61. Before concluding we would like to record our appreciation in the manner in which
learned Counsels for the parties made their valuable submissions which made our task
easy. Though at times their ingenuity made us think and rethink but the precision
through which the submissions were made helped us to conclude to the best of our
conscience.
62. In view of the aforesaid discussion and findings we conclude:
(a) The impugned two notifications dated 17th August, 1991 and 28th September,
1994 are valid.
(b) The State Government while acting as delegated u/s 15(1) of the Act is not confined
to fix the royalty/dead rent within the peripheral ambit of Entry 54 Schedule II of the
Act. Neither D.K. Trivedi (Supra) has said so, nor can it be construed to be so.
(c) The State Government has acted within the ambit of the power delegated to it and
such delegation is with sufficient guidelines and check in view of the Preamble, Object
and Reasons and various provisions of the Act.
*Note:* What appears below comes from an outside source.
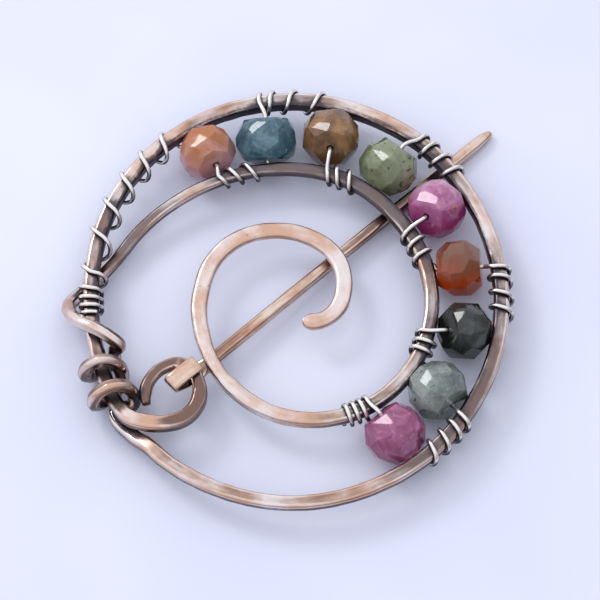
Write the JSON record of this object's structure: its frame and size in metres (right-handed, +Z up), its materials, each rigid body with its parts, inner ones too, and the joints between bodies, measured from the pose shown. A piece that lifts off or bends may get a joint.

(d) Requirement of mere placement of the rules or the notifications before the State
Legislature is also one of the form of check on the State Government to exercise its
powers as a delegated.
(e) In this case the impugned notification dated 28.9.1994 has not been placed as
required by Sub-section (3) of Section 28 of the Act, The State Government is directed to
do so now at the earliest.
(f) However, non-placement of the said notification would not invalidate the same, as
this requirement is only directory.
(g) The enhancement of royalty on the facts and circumstances of this case cannot be
said to be arbitrary or otherwise illegal.
63. In view of the aforesaid findings, we do not find any merit in these appeals and
accordingly they are dismissed. We uphold the judgment of the High Court but on a
different reasoning as recorded by us earlier. The appeals stand dismissed with costs.